Catarina Mourão’s looped film, which gives its name to the show, is born from a childhood memory of conversations she overheard on the beach between her grandmother and her friends, who in turn recalled events and characters from the beach.

But the film is also born out of an accidental encounter with a shot that she found by chance in a family movie kept in the National Film Archive. It’s a shot of the strange “Whistle Man” who used to hang around Portuguese beaches and haunted her grandmother’s stories: a distressing or familiar figure, who either made children run away or attracted them like the Pied Piper of Hamelin.

Inspired by the testimonies of women in their 70s and 80s who came across this man on Portuguese beaches in the 1940s and 60s, and by researching many hours of archive footage shot on the beaches in those same decades, Mourão constructs a fictional story revealing different versions of this man and the atmosphere of the beach. Family archive images have been explored in many of her recent films. They are a privileged territory for finding cinematic representations of dreams and blocked memories. Accepting that memory is constructed by being verbalized or represented in the present, these family films become tools of this constructed, fictionalized memory, but which is simultaneously real because of its inherent subjectiveness.
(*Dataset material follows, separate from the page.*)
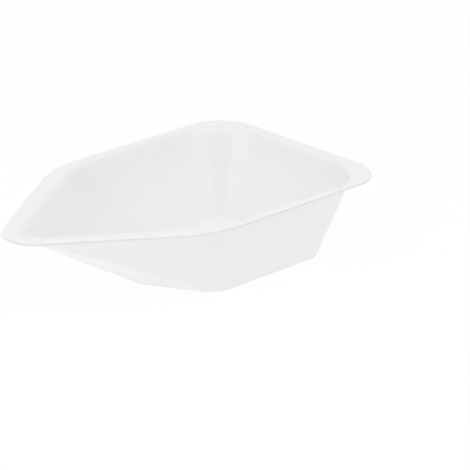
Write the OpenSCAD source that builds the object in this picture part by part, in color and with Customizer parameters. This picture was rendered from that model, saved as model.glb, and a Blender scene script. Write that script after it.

More than documentary or fiction, memory is experimental, a dialogue that is not always synchronized between soundtrack and image, between what we thought it was and what it could be; between what was and what we filmed with our vision; the perception-film-memory whose time wears away the recorded; the grain entering the stories, the sand winding up in the sea.

This film was originally intended to be shown in an installation context. The exhibition room becomes an extension of the screened beach, where both viewer and “Vacationers” by Catarina Câmara Pereira contemplate.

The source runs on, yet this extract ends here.